Local governments should be acting now for coming shortfall

Pratt on Texas - copyright Pratt on Texas all rights reservedWhile some of you small business people and employers are dealing with possible bankruptcy down this road we are on, don’t feel too secure in how Texas at least lets you keep your paid-for homestead. Why? By not significantly cutting expenses now,  local government officials will be forced to raise property taxes and price you out of your house too.

The Texas Tribune spoke to numerous city officials across Texas who talked about the massive blow to sales tax revenue, which can be up to a third of municipal revenue, loss from airport, convention and meetings revenue, and the massive downturn in the oil industry. However, there was no mention of how many commercial and residential property tax payers who, when out of work or out of business, may not be able to pay those taxes causing big revenue drop from the source public officials wrongly think of as stable.

So what are these professional budget masters doing to mitigate the financial disaster in revenue drop-off we do not simply expect but know is coming?

“Some cities have already stopped their nonessential hiring processes, travel and training activities,” the Tribune story reported and that’s about all.

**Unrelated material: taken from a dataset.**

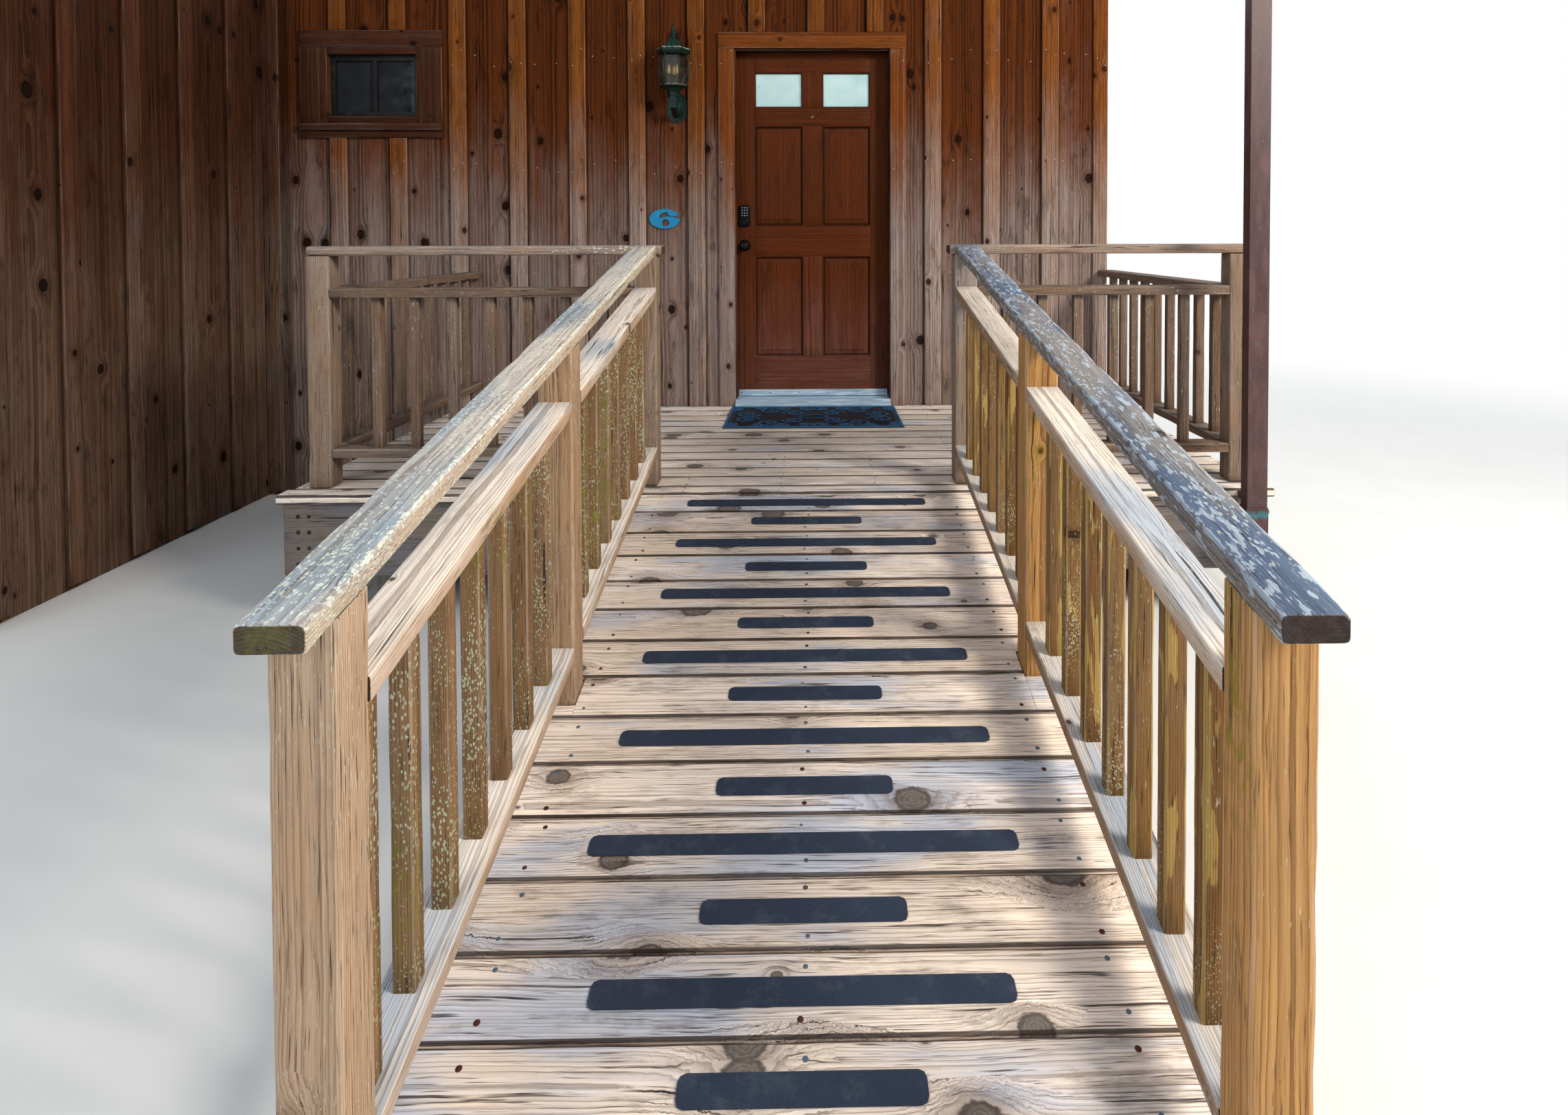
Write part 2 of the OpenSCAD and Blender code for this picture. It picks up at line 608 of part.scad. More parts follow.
// Stepped wall plate, arm and flared six-sided base that carry the lantern.
module plate_outline(w, h) polygon([
  [-w * 0.16, 0], [w * 0.16, 0], [w * 0.36, h * 0.08], [w * 0.42, h * 0.16], [w / 2, h * 0.2],
  [w / 2, h * 0.8], [w * 0.43, h * 0.86], [w * 0.36, h * 0.94], [w * 0.16, h], [-w * 0.16, h],
  [-w * 0.36, h * 0.94], [-w * 0.43, h * 0.86], [-w / 2, h * 0.8], [-w / 2, h * 0.2],
  [-w * 0.42, h * 0.16], [-w * 0.36, h * 0.08]]);
module lantern_bracket() color("darkgreen") {
  translate([lantern_x, wall_y, lamp_plate_z]) rotate([90, 0, 0]) {
    linear_extrude(9) plate_outline(112, 164);
    translate([0, 9, 0]) linear_extrude(16) plate_outline(90, 146);
    translate([0, 14, 0]) linear_extrude(26) plate_outline(48, 72);
  }
  profile(lantern_x - 16, 32)
    polygon([[wall_y - 20, lamp_plate_z + 22], [wall_y - 70, lamp_plate_z + 34],
             [lamp_y - 16, lamp_plate_z + 66], [lamp_y - 20, lamp_z + 2], [lamp_y + 20, lamp_z + 2],
             [lamp_y + 22, lamp_plate_z + 84], [wall_y - 60, lamp_plate_z + 66],
             [wall_y - 20, lamp_plate_z + 62]]);
  translate([lantern_x, lamp_y, lamp_z]) rotate_extrude($fn = 6)
    polygon([[0, 0], [31, 0], [31, 6], [34, 20], [43, 34], [56, 44], [70, 49], [84, 51], [84, 59],
             [0, 59]]);
}

// Six bowed corner bars, the brim, and the ribbed bell of a roof with its finial.
module lantern_cage() color("darkgreen") translate([lantern_x, lamp_y, lamp_z + 59]) {
  for (a = [0 : 60 : 300]) rotate([0, 0, a]) rotate([90, 0, 0]) translate([0, 0, -3.5]) linear_extrude(7)
    polygon([[66, 0], [74, 0], [86, 40], [92, 88], [86, 136], [76, 180], [66, 180], [78, 136],
             [84, 88], [78, 40]]);
  rotate_extrude($fn = 6)
    polygon([[0, 176], [90, 176], [97, 184], [97, 202], [91, 209], [56, 213], [0, 213]]);
  rotate_extrude()
    polygon([[0, 212], [54, 212], [51, 220], [46, 234], [38, 249], [27, 260], [19, 266], [21, 272],
             [17, 280], [20, 288], [15, 296], [17, 302], [9, 310], [11, 318], [6, 328], [8, 336],
             [3, 346], [0, 354]]);
  for (a = [0 : 30 : 330]) rotate([0, 0, a]) rotate([90, 0, 0]) translate([0, 0, -2]) linear_extrude(4)
    polygon([[14, 213], [60, 213], [55, 222], [50, 236], [41, 252], [30, 263], [14, 266]]);
}

// Bevelled glass between the bars, as one closed shell.
module lantern_glass() color("lightcyan") translate([lantern_x, lamp_y, lamp_z + 59]) difference() {
  union() {
    cylinder(r1 = 65.5, r2 = 79, h = 62, $fn = 6);
    translate([0, 0, 62]) cylinder(r = 79, h = 56, $fn = 6);
    translate([0, 0, 118]) cylinder(r1 = 79, r2 = 66, h = 58, $fn = 6);
  }
  translate([0, 0, 4]) cylinder(r1 = 61.5, r2 = 74, h = 58, $fn = 6);
  translate([0, 0, 61.9]) cylinder(r = 74, h = 56.2, $fn = 6);
  translate([0, 0, 118]) cylinder(r1 = 74, r2 = 61, h = 58.1, $fn = 6);
}

// A wide, plain figure: the outline, less its counter, and less a hollow that leaves the bowl and the ball.
function oval(x, z, a, b) = [for (i = [0 : 47]) [x + a * cos(i * 7.5), z + b * sin(i * 7.5)]];
module house_number() color("steelblue")
  translate([number_x, wall_y, deck_height + number_up]) rotate([90, 0, 0]) linear_extrude(number_t)
    difference() {
      polygon(oval(0, 0, number_w / 2, number_h / 2));
      polygon(oval(4, -23, 22, 20));
      difference() {
        union() {
          polygon(oval(16, 14, 46, 24));
          translate([34, 0]) square([number_w / 2 - 30, 22]);
        }
        polygon(oval(22, -22, 66, 35));
        polygon(oval(50, 31, 32, 17));
      }
    }

module door_mat() color("darkslategray")
  translate([door_x - mat_w / 2, wall_y - sill_nose - mat_gap - mat_d, deck_height])
    cube([mat_w, mat_d, mat_t]);

// Square rainwater pipe: a wider lower length with a rim, the upper length and the brackets behind it.
module rainwater_pipe() color("rosybrown") translate([pipe_x, pipe_y, 0]) {
  difference() {
    translate([-pipe_w / 2 - 3, -pipe_d / 2 - 3, pipe_z]) cube([pipe_w + 6, pipe_d + 6, slip_z - pipe_z]);
    translate([-pipe_w / 2, -pipe_d / 2, pipe_z - 1]) cube([pipe_w, pipe_d, slip_z - pipe_z + 2]);
  }
  difference() {
    translate([-pipe_w / 2, -pipe_d / 2, slip_z - 60])
      cube([pipe_w, pipe_d, wall_z1 + plate_t - slip_z + 60]);
    translate([-pipe_w / 2 + 3, -pipe_d / 2 + 3, slip_z - 61])
      cube([pipe_w - 6, pipe_d - 6, wall_z1 + plate_t - slip_z + 62]);
  }
  for (z = [slip_z - 190, slip_z - 20])
    translate([-pipe_w / 2 - 5, -pipe_d / 2 - 5, z]) difference() {
      cube([pipe_w + 10, pipe_d + 10, 12]);
      translate([3, 3, -1]) cube([pipe_w + 4, pipe_d + 4, 14]);
    }
  translate([-16, pipe_d / 2 + 3, slip_z - 180]) cube([32, fascia_y - pipe_y - pipe_d / 2 - 3, 26]);
  translate([-16, pipe_d / 2, deck_under + 6]) cube([32, deck_y - pipe_y - pipe_d / 2, board_t - 12]);
}

ramp_planks();
ramp_grip_strips();
ramp_stringers();
ramp_sleepers();
ramp_left_posts();
ramp_right_posts();
ramp_left_handrail();
ramp_right_handrail();
ramp_left_balusters();
ramp_right_balusters();
deck_boards();
deck_edge_trim();
deck_fascia();
deck_joists();
deck_beam();
deck_piers();
guard_left_posts();
guard_right_posts();
guard_left_handrail();
guard_right_handrail();
guard_left_balusters();
guard_right_balusters();
left_side_guard();
right_side_guard();
front_wall_base();
front_wall_left();
front_wall_right();
front_wall_over_door();
wing_wall();
wall_battens();
wall_top_plates();
door_casing();
door_jamb();
door_threshold();
door_leaf();
door_panels();
door_glass();
door_knobs();
door_keypad();
door_peephole();
door_hinges();
hinge_plates();
door_sweep();
window_casing();
window_sash();
window_glass();
lantern_bracket();
lantern_cage();
lantern_glass();
house_number();
door_mat();
rainwater_pipe();
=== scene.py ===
# Entrance of a board-and-batten timber cabin, with an access ramp and a small deck.
import bpy, bmesh, math, random
from mathutils import Matrix, Vector, noise


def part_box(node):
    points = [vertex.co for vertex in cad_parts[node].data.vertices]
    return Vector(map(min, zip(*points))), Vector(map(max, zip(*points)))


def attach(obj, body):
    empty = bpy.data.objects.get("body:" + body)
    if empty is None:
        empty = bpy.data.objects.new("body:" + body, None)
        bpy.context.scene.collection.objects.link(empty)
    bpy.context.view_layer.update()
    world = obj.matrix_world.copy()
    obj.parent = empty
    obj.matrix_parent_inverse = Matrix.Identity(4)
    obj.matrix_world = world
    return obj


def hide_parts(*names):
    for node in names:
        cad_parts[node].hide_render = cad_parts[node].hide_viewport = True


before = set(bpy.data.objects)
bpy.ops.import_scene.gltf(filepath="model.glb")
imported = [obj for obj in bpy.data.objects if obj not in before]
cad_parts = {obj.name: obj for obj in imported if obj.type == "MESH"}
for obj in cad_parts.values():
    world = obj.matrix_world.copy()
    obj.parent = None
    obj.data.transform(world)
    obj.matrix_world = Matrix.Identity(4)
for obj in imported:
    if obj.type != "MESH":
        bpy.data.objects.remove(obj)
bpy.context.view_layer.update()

# The camera stands at eye height over the ramp's toe and looks up the ramp at the door. Its shift keeps the
# verticals nearly plumb, as they are in the photo.
scene = bpy.context.scene
scene.view_settings.view_transform = "Standard"
camera = bpy.data.objects.new("camera", bpy.data.cameras.new("camera"))
scene.collection.objects.link(camera)
scene.camera = camera
camera.data.sensor_width = 36.0
camera.data.lens = 20.2
camera.data.shift_x, camera.data.shift_y = -0.0264, -0.1916
camera.location = (0.016, -1.166, 1.492)
camera.rotation_euler = (math.radians(88.6), math.radians(0.15), math.radians(-1.0))
camera.data.clip_start, camera.data.clip_end = 0.05, 200

# Pale floor with a white backdrop, which keeps the shadow, under a plain soft studio light: a warm key from the
# right, a wide cool fill from the left and a lamp behind the wall.
floor_mesh = bpy.data.meshes.new("floor")
floor_half = 30
floor_mesh.from_pydata([(x * floor_half, y * floor_half, 0) for x, y in ((-1, -1), (1, -1), (1, 1), (-1, 1))],
                       [], [(0, 1, 2, 3)])
floor = bpy.data.objects.new("floor", floor_mesh)
scene.collection.objects.link(floor)


# A finish is a tree of nodes. A wire is one value in such a tree: sums on wires add the nodes that work them
# out, and a wire's other words stretch it, spread it over a range, read a noise at it or mix two colours by it.
def sum_of(kind, swapped=False):
    def work(self, other):
        return self.recipe.add("Math", *((other, self) if swapped else (self, other)), operation=kind)
    return work


class Wire:
    __add__, __radd__ = sum_of("ADD"), sum_of("ADD", True)
    __sub__, __rsub__ = sum_of("SUBTRACT"), sum_of("SUBTRACT", True)
    __mul__, __truediv__, __pow__ = sum_of("MULTIPLY"), sum_of("DIVIDE"), sum_of("POWER")

    def __init__(self, recipe, socket):
        self.recipe, self.socket = recipe, socket

    def math(self, kind, *others):
        return self.recipe.add("Math", self, *others, operation=kind)

    def twin(self, name):
        return Wire(self.recipe, self.socket.node.outputs[name])

    def axis(self, number):
        return self.recipe.add("SeparateXYZ", self, out=number)

    def stretch(self, *scale):
        return self.recipe.add("VectorMath", self, scale, operation="MULTIPLY")

    def noise(self, scale, detail=2.0, rough=0.5):
        return self.recipe.add("TexNoise", Vector=self, Scale=scale, Detail=detail, Roughness=rough)

    def cloud(self, along, across, detail=2.0, rough=0.6):
        return self.stretch(along, across, across).noise(1.0, detail, rough)

    def level(self, low, high, least=0.0, most=1.0):
        return self.recipe.add("MapRange", self, low, high, least, most)

    def reach(self, low, high, least=0.0, most=1.0):
        return self.recipe.add("MapRange", self, low, high, least, most, interpolation_type="SMOOTHSTEP")

    def mix(self, one, other):
        return self.recipe.add("MixRGB", self, one, other)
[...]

That might be all you did if you operated under the idea that you can simply call up your customers and demand, with the power of law, that they hand over more of their precious resources to you to make up for the coming short fall. That’s how government acts but they may find it difficult if we are in deep recession or even depression.

That’s why I have said to local officials, we will know this is a real emergency where everyone should do his part, when immediate, temporary significant wage and benefit reductions are put in place for all government employees. Better this than layoffs and the common tactic of deferred maintenance to make budgets balance in coming months.